Given request |
Repeat only the lines running from the beginning of the material through the line that contains "return np.full(len(x), BINDING_WALL".

— Begin Information supplied —

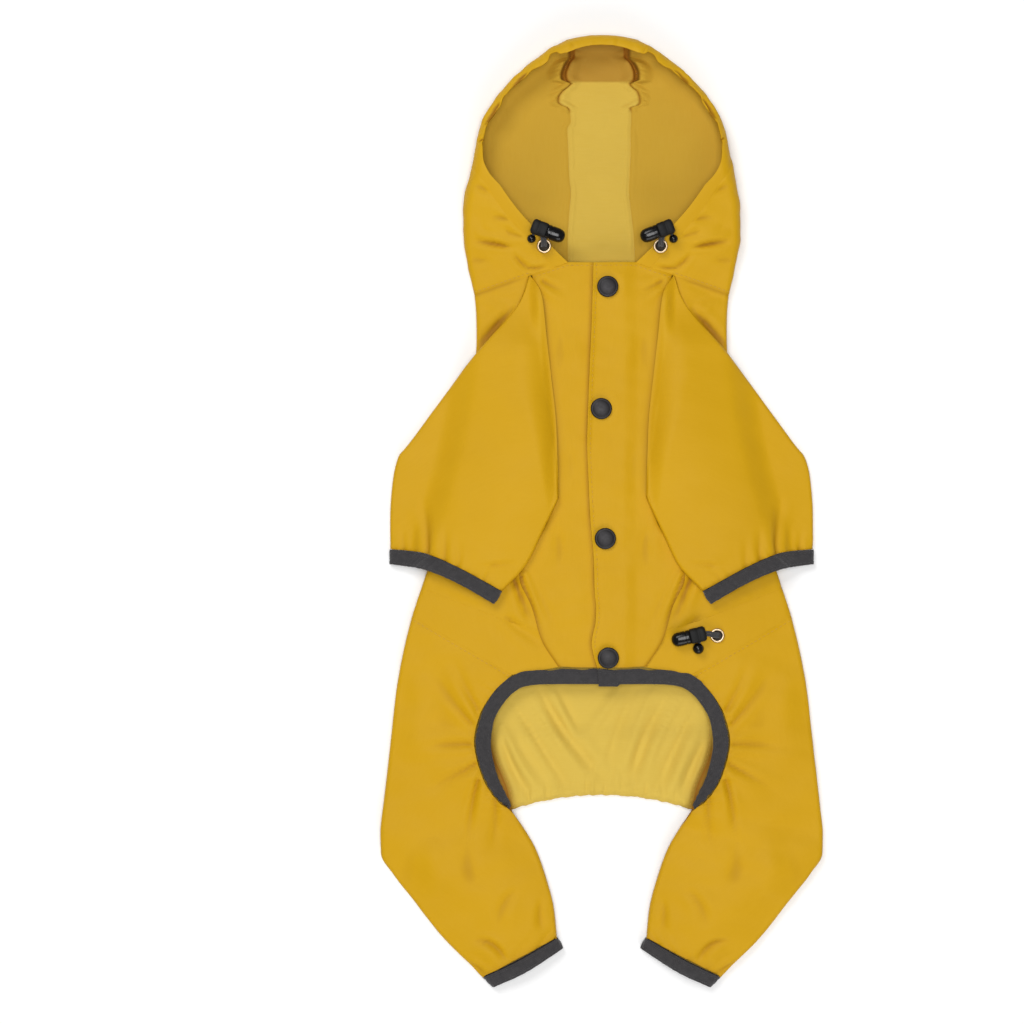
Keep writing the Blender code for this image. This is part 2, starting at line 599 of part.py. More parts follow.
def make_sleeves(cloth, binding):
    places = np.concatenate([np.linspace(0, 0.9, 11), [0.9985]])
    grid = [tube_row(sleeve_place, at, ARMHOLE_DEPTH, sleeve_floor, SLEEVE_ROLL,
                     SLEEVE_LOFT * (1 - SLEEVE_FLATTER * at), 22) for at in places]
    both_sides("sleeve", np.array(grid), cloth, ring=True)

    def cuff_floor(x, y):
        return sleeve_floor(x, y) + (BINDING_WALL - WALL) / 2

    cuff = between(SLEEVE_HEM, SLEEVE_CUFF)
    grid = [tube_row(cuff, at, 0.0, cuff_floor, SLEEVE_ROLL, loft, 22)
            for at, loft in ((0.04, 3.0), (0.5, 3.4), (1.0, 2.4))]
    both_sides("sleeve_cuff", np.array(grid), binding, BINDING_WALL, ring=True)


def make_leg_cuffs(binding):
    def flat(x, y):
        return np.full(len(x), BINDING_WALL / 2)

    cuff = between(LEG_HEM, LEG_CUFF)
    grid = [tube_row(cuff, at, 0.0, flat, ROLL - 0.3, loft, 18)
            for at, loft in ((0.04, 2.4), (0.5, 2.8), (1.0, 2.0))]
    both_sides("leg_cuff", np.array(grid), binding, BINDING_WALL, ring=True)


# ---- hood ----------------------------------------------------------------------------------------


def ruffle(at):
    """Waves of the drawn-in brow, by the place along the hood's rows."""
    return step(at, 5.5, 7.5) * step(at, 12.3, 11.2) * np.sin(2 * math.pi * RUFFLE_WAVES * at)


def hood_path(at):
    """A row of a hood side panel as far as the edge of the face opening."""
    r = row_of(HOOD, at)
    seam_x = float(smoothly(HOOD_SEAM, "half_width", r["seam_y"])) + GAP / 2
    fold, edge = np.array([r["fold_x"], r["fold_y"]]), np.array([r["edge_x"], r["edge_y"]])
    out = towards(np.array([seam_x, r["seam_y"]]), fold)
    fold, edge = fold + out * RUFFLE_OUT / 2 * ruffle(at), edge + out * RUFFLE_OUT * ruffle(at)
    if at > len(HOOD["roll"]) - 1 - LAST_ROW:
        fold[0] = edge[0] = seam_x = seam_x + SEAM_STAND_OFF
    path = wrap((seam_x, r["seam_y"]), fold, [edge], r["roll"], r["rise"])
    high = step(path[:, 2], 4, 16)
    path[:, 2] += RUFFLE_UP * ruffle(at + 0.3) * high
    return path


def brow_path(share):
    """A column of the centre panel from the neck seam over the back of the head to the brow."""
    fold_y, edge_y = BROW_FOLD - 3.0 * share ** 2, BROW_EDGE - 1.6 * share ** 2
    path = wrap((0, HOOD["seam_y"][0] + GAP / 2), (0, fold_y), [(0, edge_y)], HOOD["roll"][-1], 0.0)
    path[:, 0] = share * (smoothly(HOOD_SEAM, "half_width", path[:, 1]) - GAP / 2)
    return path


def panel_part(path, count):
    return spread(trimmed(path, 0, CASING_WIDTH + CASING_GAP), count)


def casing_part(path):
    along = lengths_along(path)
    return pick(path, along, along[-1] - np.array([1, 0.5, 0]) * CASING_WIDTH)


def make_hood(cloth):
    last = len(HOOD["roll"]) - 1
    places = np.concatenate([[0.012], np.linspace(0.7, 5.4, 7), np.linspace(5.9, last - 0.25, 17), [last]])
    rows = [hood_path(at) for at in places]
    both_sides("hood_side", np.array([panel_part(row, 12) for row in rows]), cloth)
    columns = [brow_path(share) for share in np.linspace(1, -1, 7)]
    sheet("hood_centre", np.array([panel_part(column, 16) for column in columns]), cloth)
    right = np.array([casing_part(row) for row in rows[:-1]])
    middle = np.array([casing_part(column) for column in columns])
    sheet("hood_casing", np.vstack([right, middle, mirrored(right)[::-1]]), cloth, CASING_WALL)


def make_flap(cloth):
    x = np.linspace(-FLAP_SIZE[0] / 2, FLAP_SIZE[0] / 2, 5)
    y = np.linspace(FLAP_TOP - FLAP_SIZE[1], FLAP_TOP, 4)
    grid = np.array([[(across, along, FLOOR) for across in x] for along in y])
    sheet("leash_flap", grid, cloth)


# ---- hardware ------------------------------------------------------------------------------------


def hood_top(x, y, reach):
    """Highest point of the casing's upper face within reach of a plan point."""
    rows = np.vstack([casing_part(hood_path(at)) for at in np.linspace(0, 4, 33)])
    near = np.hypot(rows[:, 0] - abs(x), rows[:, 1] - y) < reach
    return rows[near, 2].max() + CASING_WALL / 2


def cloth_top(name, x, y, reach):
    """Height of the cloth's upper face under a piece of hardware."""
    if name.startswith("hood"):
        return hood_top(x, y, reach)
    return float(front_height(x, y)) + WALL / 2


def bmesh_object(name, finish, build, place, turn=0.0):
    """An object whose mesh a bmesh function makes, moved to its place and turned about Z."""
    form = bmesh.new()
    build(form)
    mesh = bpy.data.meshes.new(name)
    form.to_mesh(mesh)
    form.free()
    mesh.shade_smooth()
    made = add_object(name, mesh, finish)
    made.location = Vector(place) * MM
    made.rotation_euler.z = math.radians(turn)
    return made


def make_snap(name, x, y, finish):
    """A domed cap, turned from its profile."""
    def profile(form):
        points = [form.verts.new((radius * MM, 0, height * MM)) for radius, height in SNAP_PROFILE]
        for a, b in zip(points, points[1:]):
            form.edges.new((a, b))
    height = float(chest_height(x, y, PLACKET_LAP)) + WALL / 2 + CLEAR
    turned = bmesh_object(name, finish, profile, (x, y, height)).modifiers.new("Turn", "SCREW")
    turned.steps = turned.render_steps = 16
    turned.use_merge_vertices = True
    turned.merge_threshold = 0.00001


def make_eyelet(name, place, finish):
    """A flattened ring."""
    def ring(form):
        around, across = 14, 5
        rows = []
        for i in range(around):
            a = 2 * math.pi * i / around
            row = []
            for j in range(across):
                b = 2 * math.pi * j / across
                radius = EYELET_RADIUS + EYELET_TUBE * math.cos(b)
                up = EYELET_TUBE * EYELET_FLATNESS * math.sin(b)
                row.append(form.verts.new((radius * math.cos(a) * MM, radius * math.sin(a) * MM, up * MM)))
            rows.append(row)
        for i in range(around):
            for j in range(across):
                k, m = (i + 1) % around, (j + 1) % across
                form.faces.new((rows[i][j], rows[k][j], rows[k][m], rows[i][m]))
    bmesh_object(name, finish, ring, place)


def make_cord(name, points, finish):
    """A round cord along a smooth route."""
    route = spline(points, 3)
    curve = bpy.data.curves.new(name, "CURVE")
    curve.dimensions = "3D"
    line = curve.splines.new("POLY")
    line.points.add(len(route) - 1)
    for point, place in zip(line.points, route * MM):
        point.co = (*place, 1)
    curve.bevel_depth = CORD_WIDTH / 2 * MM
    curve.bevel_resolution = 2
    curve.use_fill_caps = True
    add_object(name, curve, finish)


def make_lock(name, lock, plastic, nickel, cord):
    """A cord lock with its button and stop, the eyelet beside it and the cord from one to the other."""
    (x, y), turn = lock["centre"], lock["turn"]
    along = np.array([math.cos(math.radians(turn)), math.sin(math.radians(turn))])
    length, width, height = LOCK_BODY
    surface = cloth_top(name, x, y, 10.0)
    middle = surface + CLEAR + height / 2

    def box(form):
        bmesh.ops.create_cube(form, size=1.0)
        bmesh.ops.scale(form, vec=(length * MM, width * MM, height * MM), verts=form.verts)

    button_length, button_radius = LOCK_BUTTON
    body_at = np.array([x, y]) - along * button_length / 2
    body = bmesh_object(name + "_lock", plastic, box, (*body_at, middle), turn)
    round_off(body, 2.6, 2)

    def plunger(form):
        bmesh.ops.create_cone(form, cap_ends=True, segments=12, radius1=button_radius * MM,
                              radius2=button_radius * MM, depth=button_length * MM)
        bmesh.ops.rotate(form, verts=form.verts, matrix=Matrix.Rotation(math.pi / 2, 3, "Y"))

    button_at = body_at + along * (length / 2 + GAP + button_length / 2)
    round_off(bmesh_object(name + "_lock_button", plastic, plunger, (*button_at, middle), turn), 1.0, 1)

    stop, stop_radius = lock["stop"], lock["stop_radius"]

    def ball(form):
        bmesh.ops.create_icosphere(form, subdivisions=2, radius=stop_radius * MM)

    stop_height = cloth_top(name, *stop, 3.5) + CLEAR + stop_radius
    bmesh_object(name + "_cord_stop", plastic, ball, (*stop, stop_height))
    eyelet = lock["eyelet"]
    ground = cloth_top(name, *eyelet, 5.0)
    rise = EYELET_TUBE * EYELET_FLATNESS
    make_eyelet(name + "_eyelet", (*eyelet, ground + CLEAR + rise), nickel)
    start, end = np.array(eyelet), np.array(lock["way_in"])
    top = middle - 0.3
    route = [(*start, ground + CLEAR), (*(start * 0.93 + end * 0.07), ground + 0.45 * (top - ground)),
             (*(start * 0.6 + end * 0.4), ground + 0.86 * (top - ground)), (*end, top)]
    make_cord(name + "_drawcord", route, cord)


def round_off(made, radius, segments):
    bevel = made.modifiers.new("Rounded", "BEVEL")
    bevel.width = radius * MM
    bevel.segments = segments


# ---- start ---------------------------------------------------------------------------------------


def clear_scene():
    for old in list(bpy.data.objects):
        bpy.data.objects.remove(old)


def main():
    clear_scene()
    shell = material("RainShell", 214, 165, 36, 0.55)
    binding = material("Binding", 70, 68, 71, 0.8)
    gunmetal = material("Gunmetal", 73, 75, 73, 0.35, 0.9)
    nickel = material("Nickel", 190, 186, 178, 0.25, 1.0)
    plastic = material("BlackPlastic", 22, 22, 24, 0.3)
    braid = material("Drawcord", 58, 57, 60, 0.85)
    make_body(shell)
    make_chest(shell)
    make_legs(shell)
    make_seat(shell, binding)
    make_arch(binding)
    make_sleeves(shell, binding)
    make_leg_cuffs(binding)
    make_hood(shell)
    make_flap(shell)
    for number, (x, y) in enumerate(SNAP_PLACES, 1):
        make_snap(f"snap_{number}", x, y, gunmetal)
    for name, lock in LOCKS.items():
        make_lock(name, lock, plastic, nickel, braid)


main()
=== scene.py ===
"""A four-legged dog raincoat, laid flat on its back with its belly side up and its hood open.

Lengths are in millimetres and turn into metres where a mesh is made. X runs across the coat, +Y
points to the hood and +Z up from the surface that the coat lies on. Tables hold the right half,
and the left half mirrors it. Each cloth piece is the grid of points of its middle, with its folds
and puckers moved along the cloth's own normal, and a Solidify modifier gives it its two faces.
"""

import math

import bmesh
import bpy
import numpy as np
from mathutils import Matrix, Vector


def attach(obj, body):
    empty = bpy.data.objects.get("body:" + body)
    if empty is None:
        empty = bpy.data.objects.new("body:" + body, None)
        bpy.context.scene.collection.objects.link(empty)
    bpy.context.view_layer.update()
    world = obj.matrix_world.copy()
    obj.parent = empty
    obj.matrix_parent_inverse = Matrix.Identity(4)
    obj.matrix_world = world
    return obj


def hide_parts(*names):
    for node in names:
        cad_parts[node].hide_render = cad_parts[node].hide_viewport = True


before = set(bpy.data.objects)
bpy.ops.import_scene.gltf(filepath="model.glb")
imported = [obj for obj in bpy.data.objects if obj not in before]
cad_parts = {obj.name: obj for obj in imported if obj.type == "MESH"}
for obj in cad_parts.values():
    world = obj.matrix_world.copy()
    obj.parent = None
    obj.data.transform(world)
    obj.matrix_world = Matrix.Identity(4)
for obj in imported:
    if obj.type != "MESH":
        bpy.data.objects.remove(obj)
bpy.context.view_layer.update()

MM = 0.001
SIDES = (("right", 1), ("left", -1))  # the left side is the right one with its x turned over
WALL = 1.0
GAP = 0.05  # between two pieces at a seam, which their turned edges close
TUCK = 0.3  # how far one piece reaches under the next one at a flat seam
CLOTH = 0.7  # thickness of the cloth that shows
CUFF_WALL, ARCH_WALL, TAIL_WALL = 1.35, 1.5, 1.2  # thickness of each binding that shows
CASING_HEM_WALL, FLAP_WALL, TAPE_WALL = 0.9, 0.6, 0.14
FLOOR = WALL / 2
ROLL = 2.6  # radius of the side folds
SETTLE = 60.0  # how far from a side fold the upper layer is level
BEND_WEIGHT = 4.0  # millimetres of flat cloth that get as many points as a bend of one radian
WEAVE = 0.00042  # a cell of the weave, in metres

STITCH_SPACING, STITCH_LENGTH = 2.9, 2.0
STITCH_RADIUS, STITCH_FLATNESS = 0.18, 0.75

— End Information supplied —

Task response |
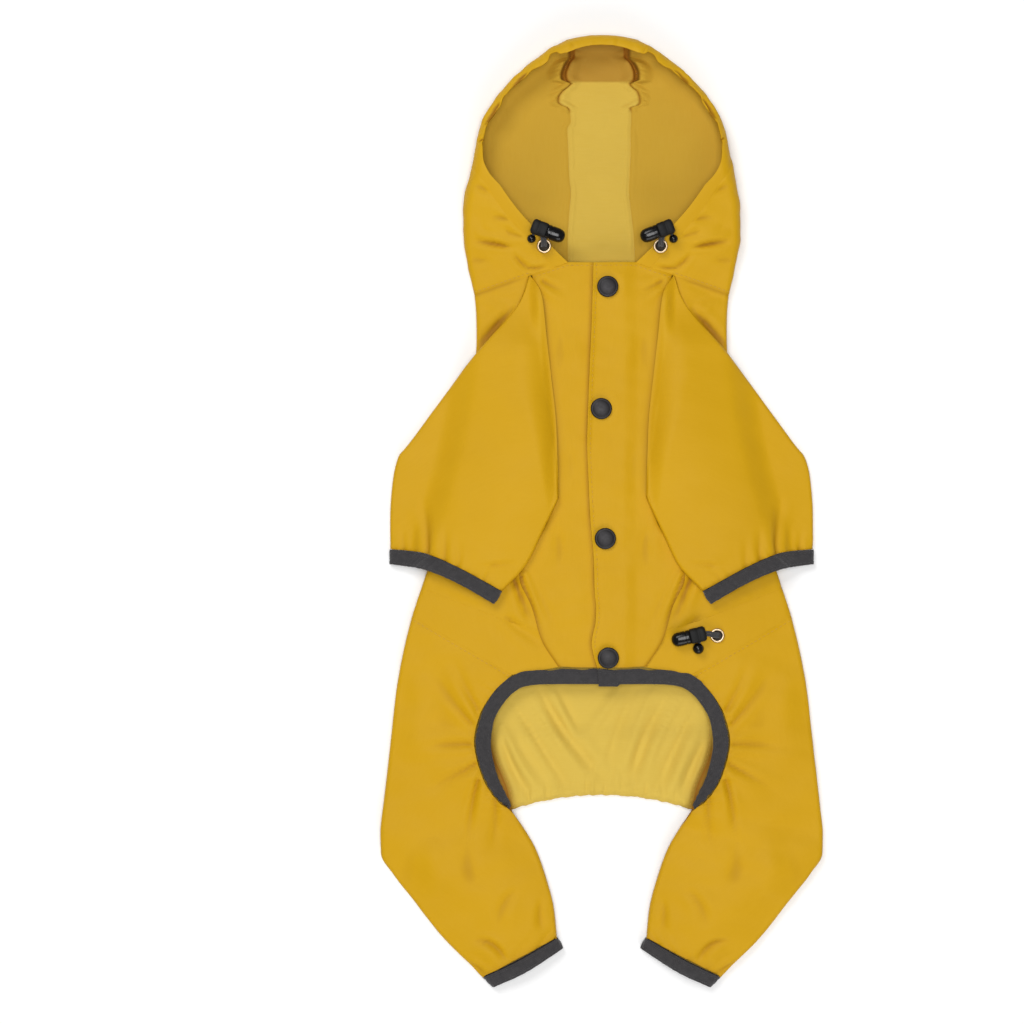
Keep writing the Blender code for this image. This is part 2, starting at line 599 of part.py. More parts follow.
def make_sleeves(cloth, binding):
    places = np.concatenate([np.linspace(0, 0.9, 11), [0.9985]])
    grid = [tube_row(sleeve_place, at, ARMHOLE_DEPTH, sleeve_floor, SLEEVE_ROLL,
                     SLEEVE_LOFT * (1 - SLEEVE_FLATTER * at), 22) for at in places]
    both_sides("sleeve", np.array(grid), cloth, ring=True)

    def cuff_floor(x, y):
        return sleeve_floor(x, y) + (BINDING_WALL - WALL) / 2

    cuff = between(SLEEVE_HEM, SLEEVE_CUFF)
    grid = [tube_row(cuff, at, 0.0, cuff_floor, SLEEVE_ROLL, loft, 22)
            for at, loft in ((0.04, 3.0), (0.5, 3.4), (1.0, 2.4))]
    both_sides("sleeve_cuff", np.array(grid), binding, BINDING_WALL, ring=True)


def make_leg_cuffs(binding):
    def flat(x, y):
        return np.full(len(x), BINDING_WALL / 2)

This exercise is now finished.